*Given exercise*
Lift out, unaltered, the lines of the material below between the line holding "on to the ledge" and the line holding "obj.parent = None", counting both.

====

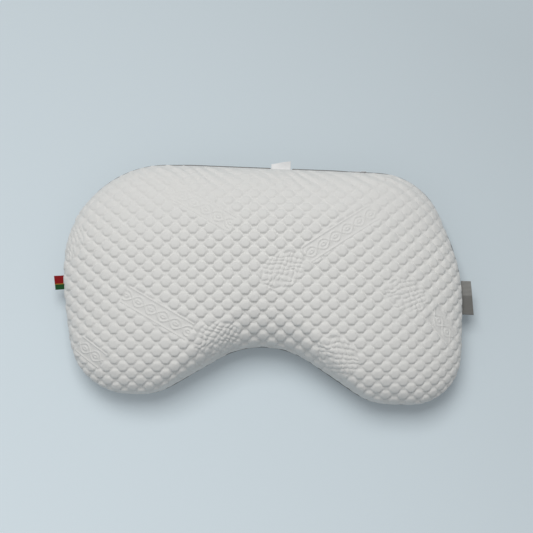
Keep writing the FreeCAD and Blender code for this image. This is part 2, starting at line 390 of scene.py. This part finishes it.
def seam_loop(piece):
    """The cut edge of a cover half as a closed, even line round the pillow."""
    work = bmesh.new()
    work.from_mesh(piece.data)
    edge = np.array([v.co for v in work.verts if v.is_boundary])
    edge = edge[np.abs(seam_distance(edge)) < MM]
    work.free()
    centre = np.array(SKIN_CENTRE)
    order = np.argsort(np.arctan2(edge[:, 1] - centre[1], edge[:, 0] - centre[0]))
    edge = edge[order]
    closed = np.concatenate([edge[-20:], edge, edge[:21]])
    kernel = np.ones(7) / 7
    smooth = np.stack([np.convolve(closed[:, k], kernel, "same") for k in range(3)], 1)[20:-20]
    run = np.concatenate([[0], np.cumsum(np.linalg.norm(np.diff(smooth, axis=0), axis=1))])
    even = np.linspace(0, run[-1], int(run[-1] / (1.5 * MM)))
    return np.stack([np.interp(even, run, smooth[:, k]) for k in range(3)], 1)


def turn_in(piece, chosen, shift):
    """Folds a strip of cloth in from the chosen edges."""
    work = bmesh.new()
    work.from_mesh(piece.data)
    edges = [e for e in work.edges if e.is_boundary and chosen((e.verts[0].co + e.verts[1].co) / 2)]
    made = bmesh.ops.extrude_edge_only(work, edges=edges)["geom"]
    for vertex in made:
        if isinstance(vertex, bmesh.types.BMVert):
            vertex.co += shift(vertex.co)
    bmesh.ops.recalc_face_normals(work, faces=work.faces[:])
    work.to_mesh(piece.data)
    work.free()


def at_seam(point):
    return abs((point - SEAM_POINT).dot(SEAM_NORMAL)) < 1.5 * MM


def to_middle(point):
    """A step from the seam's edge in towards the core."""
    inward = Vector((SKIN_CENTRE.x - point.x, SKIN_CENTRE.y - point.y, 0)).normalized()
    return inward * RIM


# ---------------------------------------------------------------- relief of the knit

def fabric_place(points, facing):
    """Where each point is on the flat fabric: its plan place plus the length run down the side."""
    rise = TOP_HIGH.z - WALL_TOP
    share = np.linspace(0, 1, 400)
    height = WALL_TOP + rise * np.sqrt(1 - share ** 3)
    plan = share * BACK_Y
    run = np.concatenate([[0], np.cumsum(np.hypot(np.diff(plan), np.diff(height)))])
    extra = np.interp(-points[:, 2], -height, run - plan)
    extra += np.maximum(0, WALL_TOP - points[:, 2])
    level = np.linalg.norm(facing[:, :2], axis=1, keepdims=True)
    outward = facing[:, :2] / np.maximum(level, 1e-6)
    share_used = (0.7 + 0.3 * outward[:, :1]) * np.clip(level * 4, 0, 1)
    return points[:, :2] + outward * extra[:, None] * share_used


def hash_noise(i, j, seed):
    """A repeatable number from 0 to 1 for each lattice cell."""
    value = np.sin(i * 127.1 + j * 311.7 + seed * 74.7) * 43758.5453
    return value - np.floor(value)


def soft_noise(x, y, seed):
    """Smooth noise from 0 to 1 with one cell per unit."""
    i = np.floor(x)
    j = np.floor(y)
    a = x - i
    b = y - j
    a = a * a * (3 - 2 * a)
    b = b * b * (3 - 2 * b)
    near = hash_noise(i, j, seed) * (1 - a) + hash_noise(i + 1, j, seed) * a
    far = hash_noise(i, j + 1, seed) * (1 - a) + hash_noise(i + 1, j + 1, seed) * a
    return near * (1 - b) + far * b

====

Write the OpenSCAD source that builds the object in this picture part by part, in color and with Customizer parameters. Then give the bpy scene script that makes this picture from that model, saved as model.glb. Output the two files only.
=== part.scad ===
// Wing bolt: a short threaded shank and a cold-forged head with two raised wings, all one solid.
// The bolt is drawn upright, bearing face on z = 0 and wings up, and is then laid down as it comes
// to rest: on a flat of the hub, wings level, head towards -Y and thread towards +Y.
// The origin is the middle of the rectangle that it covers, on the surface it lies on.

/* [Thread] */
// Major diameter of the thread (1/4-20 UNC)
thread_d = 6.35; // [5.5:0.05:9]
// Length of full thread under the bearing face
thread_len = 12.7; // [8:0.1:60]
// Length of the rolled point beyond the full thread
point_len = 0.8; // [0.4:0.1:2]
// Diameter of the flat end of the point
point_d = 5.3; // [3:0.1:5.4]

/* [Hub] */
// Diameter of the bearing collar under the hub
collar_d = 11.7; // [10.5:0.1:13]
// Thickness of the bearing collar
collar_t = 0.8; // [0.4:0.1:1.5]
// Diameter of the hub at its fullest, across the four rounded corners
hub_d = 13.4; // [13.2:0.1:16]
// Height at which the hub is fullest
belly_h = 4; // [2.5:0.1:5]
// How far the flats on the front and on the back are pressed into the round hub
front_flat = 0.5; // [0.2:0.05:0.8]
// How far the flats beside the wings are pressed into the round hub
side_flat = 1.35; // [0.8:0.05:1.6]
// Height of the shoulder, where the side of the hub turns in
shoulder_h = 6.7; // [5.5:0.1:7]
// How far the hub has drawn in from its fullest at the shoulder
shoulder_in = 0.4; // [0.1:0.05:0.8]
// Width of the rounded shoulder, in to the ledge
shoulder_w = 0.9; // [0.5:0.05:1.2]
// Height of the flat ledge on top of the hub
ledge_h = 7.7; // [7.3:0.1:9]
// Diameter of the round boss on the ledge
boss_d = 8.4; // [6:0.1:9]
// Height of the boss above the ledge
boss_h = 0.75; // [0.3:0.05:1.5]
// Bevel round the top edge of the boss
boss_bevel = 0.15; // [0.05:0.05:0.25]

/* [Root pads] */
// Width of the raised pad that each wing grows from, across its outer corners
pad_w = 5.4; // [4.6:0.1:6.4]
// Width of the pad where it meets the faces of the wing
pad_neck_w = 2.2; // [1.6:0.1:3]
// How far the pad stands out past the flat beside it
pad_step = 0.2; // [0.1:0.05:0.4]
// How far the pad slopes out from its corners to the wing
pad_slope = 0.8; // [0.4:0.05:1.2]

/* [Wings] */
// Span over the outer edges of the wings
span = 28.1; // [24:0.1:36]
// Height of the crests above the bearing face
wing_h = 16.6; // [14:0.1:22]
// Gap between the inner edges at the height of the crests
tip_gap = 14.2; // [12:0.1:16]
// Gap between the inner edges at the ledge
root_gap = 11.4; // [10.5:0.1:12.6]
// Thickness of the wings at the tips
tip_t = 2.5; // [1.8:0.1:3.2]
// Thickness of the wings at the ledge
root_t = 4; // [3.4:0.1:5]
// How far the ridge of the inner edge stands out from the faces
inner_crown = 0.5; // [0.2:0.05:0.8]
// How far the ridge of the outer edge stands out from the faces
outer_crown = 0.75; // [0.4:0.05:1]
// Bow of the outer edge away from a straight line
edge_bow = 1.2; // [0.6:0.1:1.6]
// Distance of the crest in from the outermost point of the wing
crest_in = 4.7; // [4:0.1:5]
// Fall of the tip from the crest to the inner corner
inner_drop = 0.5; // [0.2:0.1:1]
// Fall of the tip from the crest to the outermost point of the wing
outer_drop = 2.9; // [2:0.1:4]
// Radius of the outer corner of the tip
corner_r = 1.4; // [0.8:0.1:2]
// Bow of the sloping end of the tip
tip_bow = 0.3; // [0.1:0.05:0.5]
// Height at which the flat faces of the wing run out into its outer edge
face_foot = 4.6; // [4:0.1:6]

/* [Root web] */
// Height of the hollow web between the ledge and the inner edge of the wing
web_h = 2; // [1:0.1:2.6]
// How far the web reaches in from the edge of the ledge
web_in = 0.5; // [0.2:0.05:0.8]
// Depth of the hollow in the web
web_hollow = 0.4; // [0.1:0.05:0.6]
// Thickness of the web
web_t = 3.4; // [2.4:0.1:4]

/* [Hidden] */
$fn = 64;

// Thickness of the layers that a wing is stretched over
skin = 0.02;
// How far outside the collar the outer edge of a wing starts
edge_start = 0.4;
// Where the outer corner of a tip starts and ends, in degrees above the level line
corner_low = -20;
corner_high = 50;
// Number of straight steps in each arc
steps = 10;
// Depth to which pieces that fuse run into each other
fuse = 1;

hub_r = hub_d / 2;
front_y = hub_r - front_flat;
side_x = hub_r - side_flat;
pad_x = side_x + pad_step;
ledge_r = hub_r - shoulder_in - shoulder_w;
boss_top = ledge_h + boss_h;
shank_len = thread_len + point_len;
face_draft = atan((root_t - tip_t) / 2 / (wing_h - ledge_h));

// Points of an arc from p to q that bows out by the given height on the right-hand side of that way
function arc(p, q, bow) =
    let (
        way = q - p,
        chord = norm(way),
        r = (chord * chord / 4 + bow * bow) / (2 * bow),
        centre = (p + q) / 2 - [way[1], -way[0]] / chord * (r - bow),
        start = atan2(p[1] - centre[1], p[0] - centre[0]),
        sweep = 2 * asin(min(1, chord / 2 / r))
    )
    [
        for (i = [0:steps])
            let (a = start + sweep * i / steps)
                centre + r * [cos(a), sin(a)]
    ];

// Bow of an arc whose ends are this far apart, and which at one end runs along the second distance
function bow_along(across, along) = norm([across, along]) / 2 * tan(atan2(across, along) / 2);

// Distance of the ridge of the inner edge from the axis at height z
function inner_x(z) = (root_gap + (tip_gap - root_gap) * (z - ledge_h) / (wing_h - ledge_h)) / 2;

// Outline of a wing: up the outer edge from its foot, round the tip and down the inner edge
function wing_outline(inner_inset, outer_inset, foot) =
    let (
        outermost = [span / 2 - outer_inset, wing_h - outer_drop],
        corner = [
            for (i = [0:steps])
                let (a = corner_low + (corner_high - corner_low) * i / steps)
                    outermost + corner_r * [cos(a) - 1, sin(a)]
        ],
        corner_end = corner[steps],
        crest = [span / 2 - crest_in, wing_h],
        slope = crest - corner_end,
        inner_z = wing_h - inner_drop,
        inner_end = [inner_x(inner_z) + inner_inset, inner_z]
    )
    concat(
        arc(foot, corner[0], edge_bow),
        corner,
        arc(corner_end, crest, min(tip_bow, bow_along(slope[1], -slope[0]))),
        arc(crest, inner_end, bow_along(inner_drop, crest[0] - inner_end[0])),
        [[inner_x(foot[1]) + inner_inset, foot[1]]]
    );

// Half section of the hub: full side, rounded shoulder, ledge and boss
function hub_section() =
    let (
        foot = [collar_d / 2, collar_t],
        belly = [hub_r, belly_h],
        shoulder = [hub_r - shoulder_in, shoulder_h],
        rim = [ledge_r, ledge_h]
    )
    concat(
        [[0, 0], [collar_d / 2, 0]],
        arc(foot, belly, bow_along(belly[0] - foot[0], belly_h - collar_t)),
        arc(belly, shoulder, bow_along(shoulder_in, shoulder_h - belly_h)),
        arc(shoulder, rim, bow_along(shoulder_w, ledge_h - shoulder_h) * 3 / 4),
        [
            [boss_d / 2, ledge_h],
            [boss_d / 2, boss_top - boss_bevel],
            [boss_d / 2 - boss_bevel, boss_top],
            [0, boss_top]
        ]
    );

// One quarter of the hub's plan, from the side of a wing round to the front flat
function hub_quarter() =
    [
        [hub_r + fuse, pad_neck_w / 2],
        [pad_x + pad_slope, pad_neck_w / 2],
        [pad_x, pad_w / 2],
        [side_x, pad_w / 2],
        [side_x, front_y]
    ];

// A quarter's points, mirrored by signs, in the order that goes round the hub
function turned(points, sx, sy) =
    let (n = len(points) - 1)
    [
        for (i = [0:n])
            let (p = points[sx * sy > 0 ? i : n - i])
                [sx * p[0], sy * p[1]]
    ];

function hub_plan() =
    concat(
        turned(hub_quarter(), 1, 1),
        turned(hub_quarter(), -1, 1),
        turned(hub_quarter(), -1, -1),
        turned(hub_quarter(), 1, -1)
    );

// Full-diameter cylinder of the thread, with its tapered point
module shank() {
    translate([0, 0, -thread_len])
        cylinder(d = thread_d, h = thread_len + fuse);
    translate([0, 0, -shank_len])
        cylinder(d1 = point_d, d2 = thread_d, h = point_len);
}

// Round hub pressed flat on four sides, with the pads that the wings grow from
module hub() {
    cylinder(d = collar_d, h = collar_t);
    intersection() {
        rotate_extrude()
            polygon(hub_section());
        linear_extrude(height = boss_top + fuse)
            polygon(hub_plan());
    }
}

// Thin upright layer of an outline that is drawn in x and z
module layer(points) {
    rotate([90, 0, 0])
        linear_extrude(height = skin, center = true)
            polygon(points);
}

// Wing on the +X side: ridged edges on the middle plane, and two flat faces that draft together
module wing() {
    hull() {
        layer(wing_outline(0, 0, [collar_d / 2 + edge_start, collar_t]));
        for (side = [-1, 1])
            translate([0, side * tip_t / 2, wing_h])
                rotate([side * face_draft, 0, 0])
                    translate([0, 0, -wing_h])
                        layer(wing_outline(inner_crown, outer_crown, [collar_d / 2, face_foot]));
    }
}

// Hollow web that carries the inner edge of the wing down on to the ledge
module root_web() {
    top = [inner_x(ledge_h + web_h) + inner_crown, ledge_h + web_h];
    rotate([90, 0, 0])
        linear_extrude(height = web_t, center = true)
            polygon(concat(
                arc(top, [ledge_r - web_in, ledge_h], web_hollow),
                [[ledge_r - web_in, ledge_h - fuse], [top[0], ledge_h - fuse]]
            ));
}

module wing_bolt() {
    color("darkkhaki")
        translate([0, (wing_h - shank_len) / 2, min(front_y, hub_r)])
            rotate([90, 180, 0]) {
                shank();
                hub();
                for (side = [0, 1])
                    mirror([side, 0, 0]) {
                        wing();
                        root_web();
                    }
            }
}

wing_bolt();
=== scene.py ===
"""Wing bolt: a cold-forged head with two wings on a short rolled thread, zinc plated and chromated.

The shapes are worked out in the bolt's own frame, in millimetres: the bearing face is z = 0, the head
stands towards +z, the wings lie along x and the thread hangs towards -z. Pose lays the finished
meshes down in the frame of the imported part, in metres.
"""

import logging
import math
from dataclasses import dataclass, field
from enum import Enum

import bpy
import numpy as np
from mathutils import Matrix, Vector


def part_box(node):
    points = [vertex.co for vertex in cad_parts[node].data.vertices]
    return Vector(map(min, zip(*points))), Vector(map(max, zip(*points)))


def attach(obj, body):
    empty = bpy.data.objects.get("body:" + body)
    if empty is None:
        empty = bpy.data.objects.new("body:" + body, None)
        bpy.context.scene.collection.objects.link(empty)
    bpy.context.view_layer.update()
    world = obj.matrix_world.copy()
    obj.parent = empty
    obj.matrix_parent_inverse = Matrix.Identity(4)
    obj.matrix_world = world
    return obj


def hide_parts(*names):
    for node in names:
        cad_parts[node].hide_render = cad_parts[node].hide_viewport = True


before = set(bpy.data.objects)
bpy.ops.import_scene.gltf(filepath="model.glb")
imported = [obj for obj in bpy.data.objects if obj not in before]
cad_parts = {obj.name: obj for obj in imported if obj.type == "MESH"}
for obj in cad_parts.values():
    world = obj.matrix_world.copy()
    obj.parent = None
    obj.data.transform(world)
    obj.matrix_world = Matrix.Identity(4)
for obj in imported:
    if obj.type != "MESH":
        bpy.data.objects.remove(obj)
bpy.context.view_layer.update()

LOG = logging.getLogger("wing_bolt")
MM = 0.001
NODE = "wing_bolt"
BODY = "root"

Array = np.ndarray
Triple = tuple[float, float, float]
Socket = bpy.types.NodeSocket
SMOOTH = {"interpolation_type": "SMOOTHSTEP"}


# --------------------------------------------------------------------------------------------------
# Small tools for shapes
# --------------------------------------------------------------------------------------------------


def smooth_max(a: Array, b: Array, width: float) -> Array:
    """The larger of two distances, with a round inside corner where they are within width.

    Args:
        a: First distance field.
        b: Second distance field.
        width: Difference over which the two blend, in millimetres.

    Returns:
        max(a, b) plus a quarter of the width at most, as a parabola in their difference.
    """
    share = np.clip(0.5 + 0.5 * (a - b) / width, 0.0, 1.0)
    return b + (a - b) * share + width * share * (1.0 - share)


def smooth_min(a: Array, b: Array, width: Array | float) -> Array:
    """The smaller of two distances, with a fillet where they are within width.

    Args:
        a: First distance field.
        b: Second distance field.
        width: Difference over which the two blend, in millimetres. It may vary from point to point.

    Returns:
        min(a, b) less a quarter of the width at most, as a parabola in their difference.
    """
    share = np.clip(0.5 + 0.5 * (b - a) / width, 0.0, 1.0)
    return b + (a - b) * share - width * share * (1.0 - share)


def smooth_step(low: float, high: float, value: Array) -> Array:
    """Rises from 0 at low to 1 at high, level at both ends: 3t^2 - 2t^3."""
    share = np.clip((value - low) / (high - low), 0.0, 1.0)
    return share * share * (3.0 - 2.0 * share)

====

*Expected output*
// Hollow web that carries the inner edge of the wing down on to the ledge
module root_web() {
    top = [inner_x(ledge_h + web_h) + inner_crown, ledge_h + web_h];
    rotate([90, 0, 0])
        linear_extrude(height = web_t, center = true)
            polygon(concat(
                arc(top, [ledge_r - web_in, ledge_h], web_hollow),
                [[ledge_r - web_in, ledge_h - fuse], [top[0], ledge_h - fuse]]
            ));
}

module wing_bolt() {
    color("darkkhaki")
        translate([0, (wing_h - shank_len) / 2, min(front_y, hub_r)])
            rotate([90, 180, 0]) {
                shank();
                hub();
                for (side = [0, 1])
                    mirror([side, 0, 0]) {
                        wing();
                        root_web();
                    }
            }
}

wing_bolt();
=== scene.py ===
"""Wing bolt: a cold-forged head with two wings on a short rolled thread, zinc plated and chromated.

The shapes are worked out in the bolt's own frame, in millimetres: the bearing face is z = 0, the head
stands towards +z, the wings lie along x and the thread hangs towards -z. Pose lays the finished
meshes down in the frame of the imported part, in metres.
"""

import logging
import math
from dataclasses import dataclass, field
from enum import Enum

import bpy
import numpy as np
from mathutils import Matrix, Vector


def part_box(node):
    points = [vertex.co for vertex in cad_parts[node].data.vertices]
    return Vector(map(min, zip(*points))), Vector(map(max, zip(*points)))


def attach(obj, body):
    empty = bpy.data.objects.get("body:" + body)
    if empty is None:
        empty = bpy.data.objects.new("body:" + body, None)
        bpy.context.scene.collection.objects.link(empty)
    bpy.context.view_layer.update()
    world = obj.matrix_world.copy()
    obj.parent = empty
    obj.matrix_parent_inverse = Matrix.Identity(4)
    obj.matrix_world = world
    return obj


def hide_parts(*names):
    for node in names:
        cad_parts[node].hide_render = cad_parts[node].hide_viewport = True


before = set(bpy.data.objects)
bpy.ops.import_scene.gltf(filepath="model.glb")
imported = [obj for obj in bpy.data.objects if obj not in before]
cad_parts = {obj.name: obj for obj in imported if obj.type == "MESH"}
for obj in cad_parts.values():
    world = obj.matrix_world.copy()
    obj.parent = None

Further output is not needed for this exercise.